Well it’s not going to happen in a couple of weeks. It’s going to be next month. To many things to do. So maybe that will give you time. And for me to wrap my head around it. Thanks

If you have some hobby time over the next couple of weeks, these articles over at AHA may help with some of the background. Rather than converting all the recipe, we’ll convert just the DME - but the core concepts remain the same.

Do you have the ability to brew one gallon batches?

If so, there are a number of easy session-able ales that could be made with the 1 lb of DME. There are a number of people here who might be able to offer some ideas if we know that you can brew one gallon batches.

Your new moniker , is it your brews? I do like that… Sneezles61

Nope - I’m not that good of a photographer :frowning: .

_edit (day later): updated my moniker with a cropped photo that I took a couple of years ago. Pacific northwest, somewhere between Bend and Eugene: lots of trees, mountains, and a beer truck :slight_smile: _

I have said this many times here. The first time, follow the kit to the letter.
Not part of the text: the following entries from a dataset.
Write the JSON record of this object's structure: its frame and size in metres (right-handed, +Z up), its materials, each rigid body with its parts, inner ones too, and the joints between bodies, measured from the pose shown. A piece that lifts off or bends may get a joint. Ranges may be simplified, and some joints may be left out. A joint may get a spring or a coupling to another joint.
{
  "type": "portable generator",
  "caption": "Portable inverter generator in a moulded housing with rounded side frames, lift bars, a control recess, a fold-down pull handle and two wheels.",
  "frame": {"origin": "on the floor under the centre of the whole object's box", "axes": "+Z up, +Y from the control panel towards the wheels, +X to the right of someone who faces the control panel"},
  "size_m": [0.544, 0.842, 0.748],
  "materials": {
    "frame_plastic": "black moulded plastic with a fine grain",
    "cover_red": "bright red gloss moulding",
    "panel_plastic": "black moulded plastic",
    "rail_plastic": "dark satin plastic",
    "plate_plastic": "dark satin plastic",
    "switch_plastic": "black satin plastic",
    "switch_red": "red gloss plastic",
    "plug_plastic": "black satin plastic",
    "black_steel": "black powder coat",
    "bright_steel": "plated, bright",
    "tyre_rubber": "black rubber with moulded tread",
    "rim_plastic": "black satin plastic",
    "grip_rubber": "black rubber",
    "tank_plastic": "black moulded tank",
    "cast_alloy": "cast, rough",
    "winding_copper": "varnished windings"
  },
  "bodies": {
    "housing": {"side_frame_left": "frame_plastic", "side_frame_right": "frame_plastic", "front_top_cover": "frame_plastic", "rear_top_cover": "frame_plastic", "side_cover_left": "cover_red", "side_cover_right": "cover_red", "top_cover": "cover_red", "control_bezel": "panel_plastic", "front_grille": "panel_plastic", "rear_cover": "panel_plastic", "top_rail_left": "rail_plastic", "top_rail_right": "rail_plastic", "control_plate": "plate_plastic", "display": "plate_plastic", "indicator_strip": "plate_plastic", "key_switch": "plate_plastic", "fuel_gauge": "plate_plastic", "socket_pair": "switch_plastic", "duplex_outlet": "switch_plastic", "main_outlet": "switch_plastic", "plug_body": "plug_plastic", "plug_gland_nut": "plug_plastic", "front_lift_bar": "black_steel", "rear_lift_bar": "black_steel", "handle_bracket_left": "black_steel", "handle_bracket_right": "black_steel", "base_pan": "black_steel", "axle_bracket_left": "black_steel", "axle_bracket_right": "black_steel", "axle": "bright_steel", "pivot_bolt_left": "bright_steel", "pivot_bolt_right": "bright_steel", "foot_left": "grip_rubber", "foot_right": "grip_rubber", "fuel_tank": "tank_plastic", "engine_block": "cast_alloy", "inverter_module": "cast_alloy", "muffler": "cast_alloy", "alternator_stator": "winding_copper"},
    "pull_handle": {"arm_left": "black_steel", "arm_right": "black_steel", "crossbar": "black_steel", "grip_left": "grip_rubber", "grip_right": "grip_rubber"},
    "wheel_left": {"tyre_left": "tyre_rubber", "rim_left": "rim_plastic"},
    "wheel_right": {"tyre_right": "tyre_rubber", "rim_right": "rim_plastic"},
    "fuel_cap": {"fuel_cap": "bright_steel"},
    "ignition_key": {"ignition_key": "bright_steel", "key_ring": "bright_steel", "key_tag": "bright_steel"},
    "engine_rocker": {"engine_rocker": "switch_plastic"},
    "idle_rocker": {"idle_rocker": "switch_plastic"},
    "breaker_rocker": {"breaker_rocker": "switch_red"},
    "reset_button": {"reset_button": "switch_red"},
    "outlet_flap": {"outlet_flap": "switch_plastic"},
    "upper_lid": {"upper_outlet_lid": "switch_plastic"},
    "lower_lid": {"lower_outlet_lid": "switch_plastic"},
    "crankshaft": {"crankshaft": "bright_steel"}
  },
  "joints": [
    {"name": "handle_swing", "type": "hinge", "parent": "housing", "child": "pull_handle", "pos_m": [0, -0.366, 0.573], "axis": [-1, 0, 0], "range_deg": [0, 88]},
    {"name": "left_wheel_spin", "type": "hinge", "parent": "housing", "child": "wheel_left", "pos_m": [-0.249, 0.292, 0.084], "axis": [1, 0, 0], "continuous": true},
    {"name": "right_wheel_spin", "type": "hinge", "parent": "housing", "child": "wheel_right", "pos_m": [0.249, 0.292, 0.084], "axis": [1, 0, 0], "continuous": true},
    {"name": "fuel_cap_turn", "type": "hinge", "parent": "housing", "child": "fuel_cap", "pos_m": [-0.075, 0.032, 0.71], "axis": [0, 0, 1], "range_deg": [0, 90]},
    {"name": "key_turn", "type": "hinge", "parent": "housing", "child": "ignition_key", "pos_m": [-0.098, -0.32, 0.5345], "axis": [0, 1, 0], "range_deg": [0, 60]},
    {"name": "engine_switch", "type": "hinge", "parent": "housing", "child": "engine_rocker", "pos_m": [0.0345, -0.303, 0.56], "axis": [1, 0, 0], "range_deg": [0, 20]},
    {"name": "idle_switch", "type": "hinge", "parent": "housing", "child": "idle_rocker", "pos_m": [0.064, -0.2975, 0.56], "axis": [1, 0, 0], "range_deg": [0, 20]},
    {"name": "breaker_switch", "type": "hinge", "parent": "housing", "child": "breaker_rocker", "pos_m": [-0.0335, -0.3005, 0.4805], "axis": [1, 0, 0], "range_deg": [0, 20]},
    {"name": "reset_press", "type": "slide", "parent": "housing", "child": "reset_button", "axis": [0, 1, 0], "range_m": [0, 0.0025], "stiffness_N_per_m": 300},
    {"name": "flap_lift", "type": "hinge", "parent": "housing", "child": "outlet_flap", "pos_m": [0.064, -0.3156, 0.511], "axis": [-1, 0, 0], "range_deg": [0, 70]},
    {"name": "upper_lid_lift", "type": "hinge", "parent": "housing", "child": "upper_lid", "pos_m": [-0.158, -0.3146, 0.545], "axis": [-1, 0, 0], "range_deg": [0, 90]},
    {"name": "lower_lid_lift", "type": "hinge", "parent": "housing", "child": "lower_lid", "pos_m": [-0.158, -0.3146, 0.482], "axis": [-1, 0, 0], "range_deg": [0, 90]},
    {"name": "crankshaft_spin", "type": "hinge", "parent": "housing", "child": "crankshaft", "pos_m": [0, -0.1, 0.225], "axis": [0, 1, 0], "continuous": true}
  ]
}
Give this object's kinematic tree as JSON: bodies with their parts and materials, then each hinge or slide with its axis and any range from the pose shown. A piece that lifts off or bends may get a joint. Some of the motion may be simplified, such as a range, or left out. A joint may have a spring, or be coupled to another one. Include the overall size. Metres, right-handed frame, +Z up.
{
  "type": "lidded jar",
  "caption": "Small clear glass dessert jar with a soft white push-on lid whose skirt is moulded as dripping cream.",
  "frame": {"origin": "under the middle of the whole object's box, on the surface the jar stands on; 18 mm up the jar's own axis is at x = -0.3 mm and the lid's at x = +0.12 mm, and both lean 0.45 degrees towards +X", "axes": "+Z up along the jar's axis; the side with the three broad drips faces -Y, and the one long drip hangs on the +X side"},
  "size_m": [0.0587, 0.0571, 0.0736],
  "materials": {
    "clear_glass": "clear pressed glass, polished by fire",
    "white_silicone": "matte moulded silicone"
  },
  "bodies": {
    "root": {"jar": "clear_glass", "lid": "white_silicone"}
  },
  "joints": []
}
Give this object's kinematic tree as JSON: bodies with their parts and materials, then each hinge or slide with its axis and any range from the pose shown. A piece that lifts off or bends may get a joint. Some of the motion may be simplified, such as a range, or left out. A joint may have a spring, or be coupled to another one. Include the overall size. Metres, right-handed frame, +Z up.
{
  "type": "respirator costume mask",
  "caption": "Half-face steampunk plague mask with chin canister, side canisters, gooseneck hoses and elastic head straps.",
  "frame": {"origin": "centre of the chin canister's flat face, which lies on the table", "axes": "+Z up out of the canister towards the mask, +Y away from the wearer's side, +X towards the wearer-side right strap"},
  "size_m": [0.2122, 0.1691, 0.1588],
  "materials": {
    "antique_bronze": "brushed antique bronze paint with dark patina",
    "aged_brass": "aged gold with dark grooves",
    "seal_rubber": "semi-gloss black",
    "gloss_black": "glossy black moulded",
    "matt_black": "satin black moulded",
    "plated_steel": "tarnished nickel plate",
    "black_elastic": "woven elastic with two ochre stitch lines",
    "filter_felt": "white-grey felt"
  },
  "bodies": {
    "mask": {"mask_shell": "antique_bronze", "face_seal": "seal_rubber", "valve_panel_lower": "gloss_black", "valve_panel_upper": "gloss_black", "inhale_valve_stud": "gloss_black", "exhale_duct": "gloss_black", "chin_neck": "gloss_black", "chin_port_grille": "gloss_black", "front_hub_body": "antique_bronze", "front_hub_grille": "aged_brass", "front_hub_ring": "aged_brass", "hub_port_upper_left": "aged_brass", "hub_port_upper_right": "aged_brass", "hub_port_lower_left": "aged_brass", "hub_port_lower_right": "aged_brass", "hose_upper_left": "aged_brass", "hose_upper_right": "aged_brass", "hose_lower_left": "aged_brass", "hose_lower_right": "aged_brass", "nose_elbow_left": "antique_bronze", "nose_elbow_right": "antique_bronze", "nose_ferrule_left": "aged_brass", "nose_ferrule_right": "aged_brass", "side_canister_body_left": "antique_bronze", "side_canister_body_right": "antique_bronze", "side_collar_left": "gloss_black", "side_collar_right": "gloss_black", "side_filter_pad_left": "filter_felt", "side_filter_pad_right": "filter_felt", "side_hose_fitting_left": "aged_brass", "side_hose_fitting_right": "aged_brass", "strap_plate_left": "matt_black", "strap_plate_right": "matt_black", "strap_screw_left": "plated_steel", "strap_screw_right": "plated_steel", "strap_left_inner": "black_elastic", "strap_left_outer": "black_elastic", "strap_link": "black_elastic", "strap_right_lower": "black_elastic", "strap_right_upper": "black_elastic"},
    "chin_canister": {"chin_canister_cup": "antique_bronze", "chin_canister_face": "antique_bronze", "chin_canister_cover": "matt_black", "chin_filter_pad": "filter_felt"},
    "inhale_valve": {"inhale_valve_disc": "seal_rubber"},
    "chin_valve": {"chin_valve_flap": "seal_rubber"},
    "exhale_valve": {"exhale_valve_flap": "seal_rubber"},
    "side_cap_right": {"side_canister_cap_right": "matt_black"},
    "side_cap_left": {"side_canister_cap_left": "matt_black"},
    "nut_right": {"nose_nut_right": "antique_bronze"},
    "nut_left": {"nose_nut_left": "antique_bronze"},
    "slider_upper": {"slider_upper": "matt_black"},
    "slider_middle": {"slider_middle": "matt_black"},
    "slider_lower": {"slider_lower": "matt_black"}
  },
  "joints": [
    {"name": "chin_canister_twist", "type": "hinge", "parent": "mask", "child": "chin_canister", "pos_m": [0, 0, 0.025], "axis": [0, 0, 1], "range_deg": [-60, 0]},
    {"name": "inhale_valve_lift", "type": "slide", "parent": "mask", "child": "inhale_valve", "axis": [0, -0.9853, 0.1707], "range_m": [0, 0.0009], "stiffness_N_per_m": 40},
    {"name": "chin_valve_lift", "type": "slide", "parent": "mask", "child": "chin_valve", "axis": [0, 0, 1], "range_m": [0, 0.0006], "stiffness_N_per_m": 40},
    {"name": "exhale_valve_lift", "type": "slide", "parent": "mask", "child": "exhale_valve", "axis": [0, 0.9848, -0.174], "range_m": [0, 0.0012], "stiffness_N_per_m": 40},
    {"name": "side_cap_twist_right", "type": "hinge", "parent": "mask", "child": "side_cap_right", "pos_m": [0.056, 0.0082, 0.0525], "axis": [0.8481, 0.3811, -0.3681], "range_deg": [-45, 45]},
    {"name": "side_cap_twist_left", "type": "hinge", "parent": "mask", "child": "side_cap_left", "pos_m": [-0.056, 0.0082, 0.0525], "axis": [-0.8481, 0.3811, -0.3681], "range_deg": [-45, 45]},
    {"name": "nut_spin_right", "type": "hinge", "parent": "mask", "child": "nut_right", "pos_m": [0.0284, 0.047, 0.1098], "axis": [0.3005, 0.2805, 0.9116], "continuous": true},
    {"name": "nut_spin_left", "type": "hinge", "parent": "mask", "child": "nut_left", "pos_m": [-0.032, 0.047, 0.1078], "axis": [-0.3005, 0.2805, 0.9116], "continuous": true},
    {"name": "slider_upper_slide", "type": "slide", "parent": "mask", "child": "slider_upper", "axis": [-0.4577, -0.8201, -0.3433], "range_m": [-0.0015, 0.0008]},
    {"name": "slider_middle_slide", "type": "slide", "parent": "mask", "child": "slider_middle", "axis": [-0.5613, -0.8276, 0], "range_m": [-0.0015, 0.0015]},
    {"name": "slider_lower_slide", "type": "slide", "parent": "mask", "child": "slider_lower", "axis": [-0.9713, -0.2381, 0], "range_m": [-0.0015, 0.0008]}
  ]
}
If you think it’s great then you are done. If you tweak it first then hate it, you will never know if it was the recipe or the tweak.

If you have brewed it before, tweak it and it comes out better, please share it with us. The tweak not the beer. Although you will find takers to share the beer. :grinning:

I respectfully diasgree.

Learn to taste and evaluate beer. Great books have been mentioned in this forum earlier this year.

Here’s a thought experiment to back my point.

Pick a IPA recipe - any recipe will do. Pick a Stout recipe (again, any one will do). Can you taste the differences when you read the recipes? You already have the basic skill - it just needs to be refined.

Next, compare an APA to an IPA.

Then, brew some APAs with Crystal 20 in one batch and Crystal 60 in the other.

Then vary just the yeast: US-05 v S-04, …

That wasn’t hard, so let’s go make some real beer and continue tasting. Little BMBs are great for this type of brewing.

Sessionable ales are a pound of DME & a two hour brew session. All-grain BIAB is probably a 2:30 session. Short, shoddy, and worthy of being used to learn about beer flavors.

Short story to tell. I sent some of the Chinook IPA over to Minnesota a few weeks ago. My wife’s brother-in-law always shares. A couple of Bud Lite drinkers tried the Chinook. Basically said, “So this is what real beer tastes like. Can you get some more?”.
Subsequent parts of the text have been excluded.